We have collectively for too long acted as if there were a rigid division between planning and implementation of change initiatives. But the evidence from endeavors as diverse as jazz music to Silicon Valley tech companies shows that successful innovation depends on a tight and interactive link between the planning and the improvisation that creates the innovations. Indeed, John Camillus argues in the Harvard Business Review that organizations should engage in feed-forward, a practice where widespread improvisation and innovation is encouraged first and the planning-strategizing process learns how to make sense of what worked. Although LCC faces a rapidly changing world and a changing population of students, our history of faculty improvisation and innovation could serve us well if we learn to listen to our own stories and learn from them.

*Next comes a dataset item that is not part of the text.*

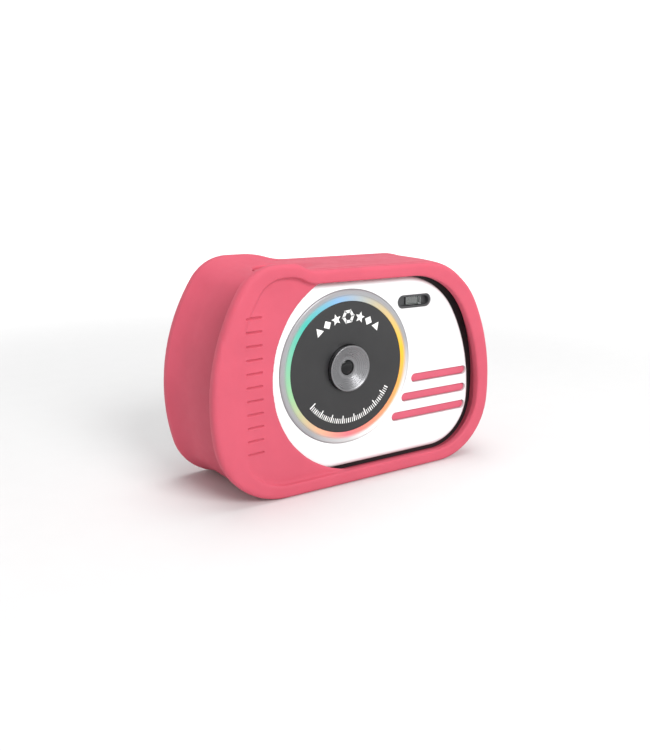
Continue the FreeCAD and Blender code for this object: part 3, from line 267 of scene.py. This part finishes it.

Discomfort, especially the intellectual kind, often leads to innovative and creative solutions or approaches. A fruitful concept for lessening discomfort and facilitating the connections necessary to do the vulnerable work of self-reflection and growth, necessary across the whole college, stems from the general idea that the shortest distance between two people or groups, is a story. Stories provide context and both context and subtext matter as we navigate our uncertain future together. Stories tap into the universal ideas and themes we all experience as humans living on this planet. LCC has many stories of hope, failure, grief/sadness, victory/triumph, resilience, love and justice in and out of classroom settings. We have many stories of powerful teaching and learning moments so let’s learn from them.